His next musical project is the animated film “Strings and Serpents,” set for release in 2018. The music features Milne and pianist Benoit Delbecq as a duo as well as a Japanese duo playing the kotos. The 30-minute film will have no dialogue or subtitles.

Milne is also the assistant director at The School of Improvisational Music and an adjunct professor at New York University, the New School University and Columbia University. “Once I started (teaching), I realized I enjoy doing it. And I think what’s wonderful about it is it requires you to find innovative ways of describing what you do or just enabling other people to get closer to what it is they are trying to do,” he said.

Inspired by the works Thelonious Monk, Art Tatum, Herbie Nichols, Bela Bartok, Joni Mitchell and Stevie Wonder, Milne said he is driven by wanting to be better and noting benchmarks of artists that have come before that inspire him to “seek out opportunities that can enable me to be stronger and be more inventive and more true and sincere,” he said. Personal experience is a jumping-off point for certain musical journeys, while teachers and mentors provide inspiration as well.

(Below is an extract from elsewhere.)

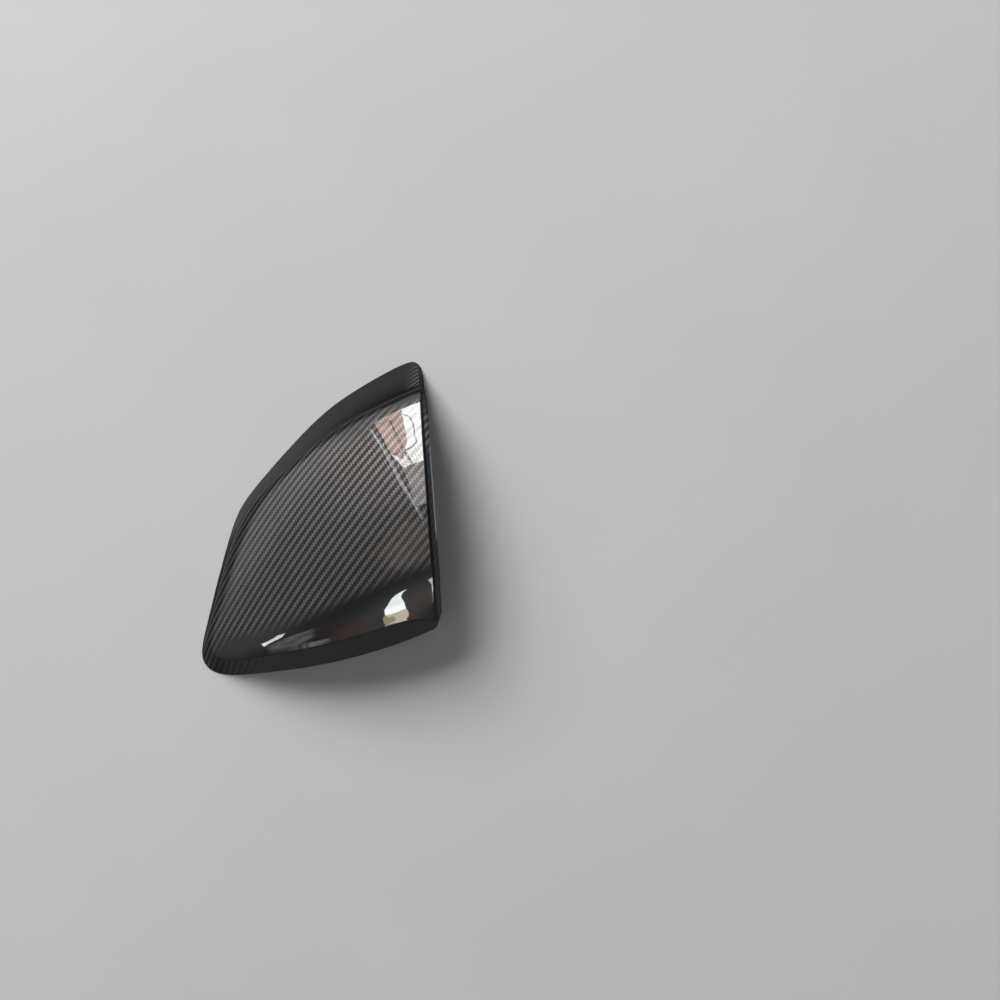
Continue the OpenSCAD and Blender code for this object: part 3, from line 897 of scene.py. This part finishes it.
# a roof light overhead and behind, with a thin strip beside it, and windows in front and to the left
overhead("roof_light_warm", [(-5.7, 14.2), (-1.8, 5.6), (-0.9, 4.6), (-1.1, 6.6), (-1.9, 9.4), (-2.7, 12.4), (-3.2, 14.2)],
         (1.0, 0.64, 0.58), 7.0)
overhead("roof_light", [(-3.2, 14.2), (-2.7, 12.4), (-1.9, 9.4), (-1.1, 6.6), (-0.9, 4.6), (-0.5, 3.9), (1.6, 3.9), (1.6, 14.2)],
         (1.0, 0.99, 0.98), 17.0)
overhead("roof_light_low", [(-1.8, 5.6), (-0.7, 3.8), (-0.5, 3.9), (-0.9, 4.6)], (1.0, 0.97, 0.96), 17.0)
overhead("roof_light_end", [(-0.7, 3.8), (0.48, 0.95), (2.2, 0.95), (2.2, 3.9), (-0.5, 3.9)], (1.0, 0.93, 0.92), 3.6)
bar("roof_bar_long", [(-3.6, 12.0), (-2.2, 8.2), (-1.3, 6.0), (-0.8, 4.9), (-0.3, 3.9)], 0.10, 1.6)
bar("roof_bar_far", [(-4.7, 12.4), (-3.6, 12.0), (-2.8, 12.2)], 0.12, 1.6)
bar("roof_bar_near", [(-2.2, 5.8), (-1.4, 5.3), (-1.0, 5.35), (-0.6, 5.5), (-0.4, 5.9)], 0.16, 2.6)
bar("roof_bar_right", [(-2.8, 12.4), (-1.8, 10.7), (-1.2, 8.9), (-0.9, 7.7), (-0.7, 6.7), (-0.4, 5.9)], 0.07, 4.0)
overhead("roof_strip", [(-5.56, 12.5), (-0.7, 2.78), (0.95, 0.1), (1.06, 0.1), (-0.58, 2.82), (-5.38, 12.5)], (0.92, 0.94, 1.0), 5.0)
upright("window", [(0.66, 1.0), (1.19, 1.0), (1.15, 1.8), (1.06, 2.7), (1.1, 3.3), (1.26, 3.75), (0.98, 3.56), (0.86, 3.38),
                   (0.75, 3.05), (0.68, 2.2), (0.62, 1.7)], (0.93, 0.98, 1.0), 19.0)
upright("window_low", [(0.62, 0.4), (1.34, 0.4), (1.19, 1.0), (0.66, 1.0)], (1.0, 0.86, 0.70), 8.5)
card("window_green", front([(0.58, 0.4), (0.86, 0.4), (0.93, 0.62), (0.8, 0.84), (0.72, 0.8), (0.66, 1.05), (0.6, 0.9)], -3.95),
     [tuple(range(7))], (0.80, 0.76, 0.36), 5.0)
upright("window_right", [(1.85, 1.3), (3.6, 1.3), (3.6, 4.0), (2.0, 4.0)], (0.93, 0.97, 1.0), 11.0)
upright("window_right_low", [(1.8, 0.2), (3.6, 0.2), (3.6, 1.3), (1.85, 1.3)], (1.0, 0.86, 0.84), 2.4)
card("window_left", [(-4, -2.8, 2.2), (-4, -4.1, 1.9), (-4, -3.1, 3.4), (-4, -2.5, 3.6), (-4, -2.2, 3.2)], [(0, 1, 2, 3, 4)], (0.95, 0.99, 1.0), 16.0)
glow("wall", front([(-2.1, 0.0), (-1.1, 0.1), (-0.9, 1.2), (-1.9, 3.2), (-3.5, 3.7), (-3.9, 1.8)]), (1.0, 0.93, 0.94), 1.35, 0.6)
glow("sill", front([(-1.3, 0.3), (-0.4, 0.3), (-0.4, 0.62), (-1.3, 0.62)]), (0.94, 0.97, 1.0), 1.8, 0.6)
glow("bricks_left", front([(-0.7, 0.0), (0.75, 0.0), (0.8, 1.6), (0.1, 2.0), (-0.6, 1.2)]), (1.0, 0.30, 0.24), 0.30)
glow("bricks_right", front([(1.0, 0.0), (2.4, 0.0), (2.4, 1.9), (1.1, 1.9)]), (1.0, 0.24, 0.20), 0.34)
glow("sky_low", [(0.05, 0.19, -1.0), (0.9, 0.19, -1.0), (0.9, 0.43, -1.0), (0.05, 0.43, -1.0)], (0.60, 0.80, 1.0), 0.75, 0.7)
glow("ceiling", [(-1.4, -1.0, 6), (-0.6, -2.2, 6), (0.8, -2.7, 6), (2.4, -2.1, 6), (2.8, -0.6, 6), (1.6, 0.8, 6), (-0.2, 0.6, 6)], (1.0, 0.80, 0.62), 0.6)


def studio_world():
    """Even grey for the light; for the gloss a room that is bright behind, dim in front and dark at the horizon."""
    world = bpy.data.worlds.new("studio")
    bpy.context.scene.world = world
    world.use_nodes = True
    g = Graph.__new__(Graph)
    g.t = world.node_tree
    back = next(n for n in g.t.nodes if n.type == "BACKGROUND")
    x, y, z = g.split(g.node("ShaderNodeTexCoord").outputs["Generated"])
    behind = g.math("ADD", g.math("MULTIPLY", x, -0.45), g.math("MULTIPLY", y, 0.89))
    top = g.ramp(behind, -0.35, 0.75, 0.05, 0.30)
    top = g.math("ADD", top, g.math("MULTIPLY", g.ramp(z, 0.55, 0.35), g.ramp(behind, 0.3, 0.7, 0.0, 0.55)))
    under = g.mix(g.ramp(behind, -0.3, 0.0), g.ramp(z, -0.95, -0.7, 0.05, 0.10), g.math("MULTIPLY", g.ramp(z, -0.64, -0.38, 0.14, 0.012), g.ramp(z, -0.85, -0.66, 0.15, 1.0)))
    level = g.mix(g.ramp(z, -0.10, 0.0), under, top)
    level = g.math("MULTIPLY", level, g.ramp(g.math("ABSOLUTE", g.math("ADD", z, 0.06)), 0.06, 0.18, 0.06, 1.0))
    room = g.node("ShaderNodeCombineColor")
    g.link(level, room.inputs[0])
    warm = g.math("MULTIPLY", g.ramp(behind, 0.4, -0.3), g.ramp(z, -0.3, 0.1))
    g.link(g.math("MULTIPLY", level, g.mix(warm, 0.985, 0.88)), room.inputs[1])
    g.link(g.math("MULTIPLY", level, g.mix(warm, 0.975, 0.80)), room.inputs[2])
    path = g.node("ShaderNodeLightPath")
    seen = g.tint(path.outputs["Is Diffuse Ray"], (0.55, 0.55, 0.55, 1), (0.15, 0.15, 0.15, 1))
    g.link(g.tint(path.outputs["Is Glossy Ray"], seen, room.outputs[0]), back.inputs["Color"])
    back.inputs["Strength"].default_value = 1.0


studio_world()
bpy.context.scene.view_settings.view_transform = "Standard"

In between putting out Dapp Theory’s new album, the movie’s music and teaching, when can audiences expect a possible solo recording? “So, probably somewhere in the middle of next year, I will probably explore doing a trio recording,” Milne said, adding, “I might do a solo piano recording.” He is also “sort of toying around with doing an anthology– taking things from different periods and different projects, some released, some unreleased, and releasing an anthology of different works which wouldn’t necessarily be new recordings or new music per se, but a new configuration of presenting material.”

But before all that, Milne will return to an area he loves for a one-night show at the museum.

Jazz in the Round featuring Andy Milne will begin at 8 p.m. Sept. 30 in the Sandy Spring Museum, 17901 Bentley Road, Sandy Spring. For tickets, $25, visit www.sandyspringmuseum.org/jazz or call 301-774-0022.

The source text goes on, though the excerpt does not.